In view of the above, the SADC Plant Genetic Resources Centre (SPGRC) in Zambia and Community Technology Development Trust (CTDT), a local NGO based in Zimbabwe together with the Germany based Stiftung Umverteilen (Foundation Redistribution), in March 2000 launched an initiative, calling for a short, medium, and long term approach in order to restore a sustainable agriculture.
As part of this "Seed Initiative" an open letter was issued and mailed out widely in order to draw the attention of regional and international bodies in disaster relief and developmental assistance to the impact of the importation of inappropriate seeds and to co-ordinated efforts imperative to reconstitute the various agricultural systems (see open letter at: http://www.snafu.de/~usp/seed-ini.htm).
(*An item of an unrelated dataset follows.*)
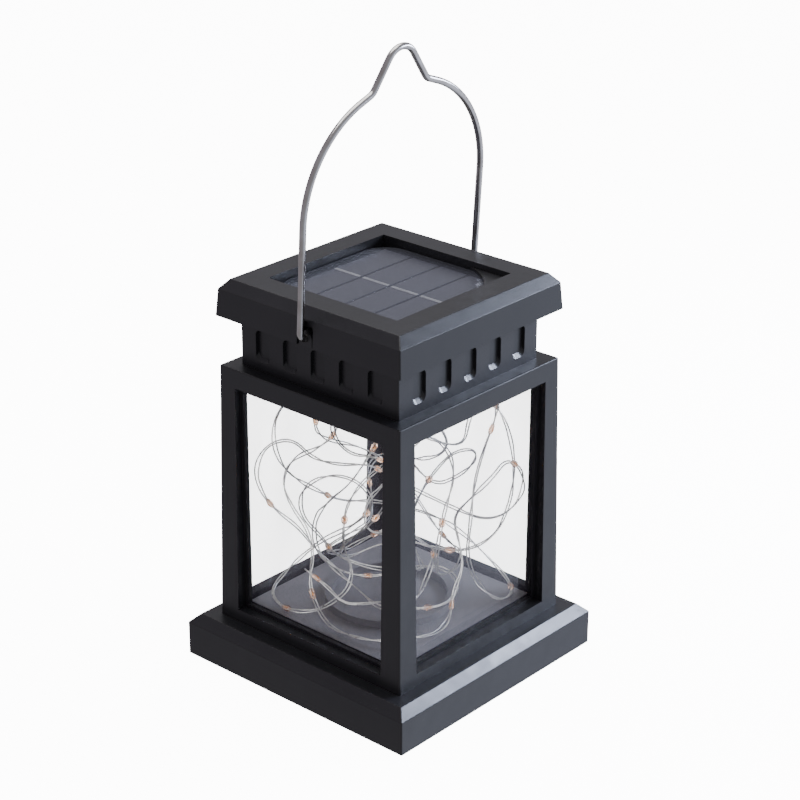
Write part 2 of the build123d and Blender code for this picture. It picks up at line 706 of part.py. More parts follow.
# ---- all the nodes ----
base_screws = [make_screw(x, y, base_screw_head, base_screw_top) for x, y in four_corners(base_screw_offset)]
tray_screws = [make_screw(x, y, tray_screw_head, tray_screw_top) for x, y in four_corners(post_offset)]
parts = {
    "base_plinth": make_base_plinth(),
    "base_screws": base_screws,
    "body_frame": make_body_frame(),
    "front_pane": make_pane(180),
    "right_pane": make_pane(-90),
    "rear_pane": make_pane(0),
    "left_pane": make_pane(90),
    "lid_cap": make_lid_cap(),
    "lid_collar": make_lid_collar(),
    "handle_wire": make_handle_wire(),
    "panel_pad": make_panel_pad(),
    "solar_board": rounded_plate(panel_side, panel_corner, board_low, board_high),
    "solar_cells": make_solar_cells(),
    "solar_ribbons": make_solar_ribbons(),
    "solar_resin": make_solar_resin(),
    "lid_tray": make_lid_tray(),
    "tray_screws": tray_screws,
    "battery": make_battery(),
    "battery_contact_plus": make_contact(1),
    "battery_contact_minus": make_contact(-1),
    "battery_cover": make_battery_cover(),
    "battery_cover_screw": make_screw(*door_ear, door_screw_head, door_screw_top),
    "circuit_board": make_circuit_board(),
    "driver_chip": make_driver_chip(),
    "inductor": make_inductor(),
    "switch_body": make_switch_body(),
    "switch_knob": make_switch_knob(),
    "string_gland": make_string_gland(),
    "light_string": wire_along(string_route, string_diameter, "light_string"),
    "led_beads": make_led_beads(),
}
for routes in (panel_lead_routes, battery_lead_routes):
    for name, route in routes.items():
        parts[name] = wire_along(route, lead_diameter, name)

os.makedirs("parts", exist_ok=True)
for name, part in parts.items():
    solids = part if isinstance(part, list) else part.solids()
    export_step(Compound(children=list(solids)) if len(solids) > 1 else solids[0], f"parts/{name}.step")
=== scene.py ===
import math

import bmesh
import bpy
import numpy as np
from mathutils import Matrix, Vector


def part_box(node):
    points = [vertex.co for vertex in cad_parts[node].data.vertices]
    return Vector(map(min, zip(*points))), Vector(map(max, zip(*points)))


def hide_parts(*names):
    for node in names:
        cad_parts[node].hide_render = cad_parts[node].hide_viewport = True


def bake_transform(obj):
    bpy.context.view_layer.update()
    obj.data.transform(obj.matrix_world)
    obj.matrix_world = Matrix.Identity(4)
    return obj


# The looks of a square solar garden lantern. Everything is in metres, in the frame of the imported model:
# +Z up, X along the handle's hinge, -Y the front window.

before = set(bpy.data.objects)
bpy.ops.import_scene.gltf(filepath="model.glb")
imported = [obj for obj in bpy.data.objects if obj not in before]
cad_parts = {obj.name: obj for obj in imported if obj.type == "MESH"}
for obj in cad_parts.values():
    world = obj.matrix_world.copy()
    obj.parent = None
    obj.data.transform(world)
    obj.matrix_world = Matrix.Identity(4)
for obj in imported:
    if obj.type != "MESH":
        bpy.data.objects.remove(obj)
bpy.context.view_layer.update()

# ---- camera ----
CAMERA_PLACE = (-0.55147, -0.49432, 0.43029)
CAMERA_AZIMUTH = -48.41
CAMERA_ELEVATION = 23.90
CAMERA_ROLL = 0.15
CAMERA_LENS = 101.15
SENSOR_WIDTH = 36.0

# ---- room and lights ----
FLOOR_HALF = 6.0
FLOOR_HEIGHT = -0.0002  # just under the base
AIM = Vector((0.0, 0.0, 0.09))
BACKDROP_GLOW = 12.0
BRIGHT_SIDE = (0.602, -0.679, -0.420)  # to the lantern's right, as the camera sees it, and a little below
ROOM_SHADES = [
    (0.0, (0.40, 0.37, 0.43)),
    (0.55, (0.43, 0.43, 0.45)),
    (0.80, (0.50, 0.53, 0.62)),
    (1.0, (1.25, 1.33, 1.58)),
]
KEY_PLACE = (0.36, -0.22, 0.27)
LOW_KEY_PLACE = (0.40, -0.25, 0.31)
KEY_SIZE = (0.26, 0.10)
KEY_COLOUR = (0.70, 0.78, 1.0)
KEY_POWER = 2.2
LOW_KEY_POWER = 3.3
TOP_PLACE = (0.1, 0.1, 0.9)
TOP_SIZE = (0.7, 0.7)
TOP_POWER = 6.0
LEFT_CARD_PLACE = (-0.75, -0.15, 0.30)
FRONT_CARD_PLACE = (-0.05, -0.75, 0.30)
CARD_SIZE = (0.6, 0.5)
CARD_POWER = 10.0

# ---- colours of the black plastic ----
BLACK_ABS = (0.0125, 0.0122, 0.0140)
BLACK_ABS_WORN = (0.0160, 0.0157, 0.0178)
# painted light: pale colours for the floor and ring behind the panes, standing in for the bright backdrop
# they reflect
PAINTED_FLOOR_LIGHT = (0.32, 0.31, 0.32)
PAINTED_FLOOR_LIGHT_PALE = (0.42, 0.405, 0.415)
RING_HEIGHT = 0.003  # the ring on the floor behind the panes

# ---- the string of lights ----
STRAND_RADIUS = 0.00027
STRAND_OFFSET = 0.00052  # from the middle of the pair to each wire, on average
STRAND_SIDES = 7
TWIST_WAVES = [(1.3, 61, 0.0), (0.9, 137, 1.0), (0.5, 290, 2.0)]  # height, radians per metre, phase
WANDER_WAVES = [(0.28, 93, 0.4), (0.2, 211, 1.7)]
CLOSE_UP_LENGTH = 0.005  # how far from an LED its wires start to close up
CLOSE_UP_SHARE = 0.45
SAMPLES_PER_RUN = 10
FIRST_LED_RUN = 8
LED_SPACING = 7
DROP_LENGTH = 0.0040
DROP_WIDTH = 0.00122
DROP_DEPTH = 0.00095
DROP_RINGS = 13
DROP_SIDES = 14
DROP_TIP = 0.16  # the share of its girth that a drop keeps at its ends
DROP_SWELL = 0.10  # how much the drops differ in girth,
DROP_STRETCH = 0.12  # how much they differ in length,
DROP_LUMPS = 0.06  # and how uneven each of them is
CHIP_BLOCK = (0.0016, 0.0008, 0.00045)
CHIP_WINDOW = (0.0011, 0.0006, 0.0002)
CHIP_WINDOW_LIFT = 0.0003
CHIP_BEVEL = 0.00006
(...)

Moreover, as a first response to the disaster, an immediate review study on local seed stocks in the region was initiated with the aim of making this information available for i.e. organisations in the relief sector.
This survey was meant to help avoid the introduction of inappropriate crop varieties, including genetically modified varieties, which may be a threat to local production systems, biodiversity and ecology.
It is hoped that the information herewith provided on seed stock availability will be utilised by the Aid Agencies that are involved in the procurement and supply of seeds to the affected areas.
We are most grateful to all people who have contributed information and helped to compile the data for this report.
The information in this study can be used freely as long as it is for non-profit purposes.
As for any quotation please refer to this paper and its initiators.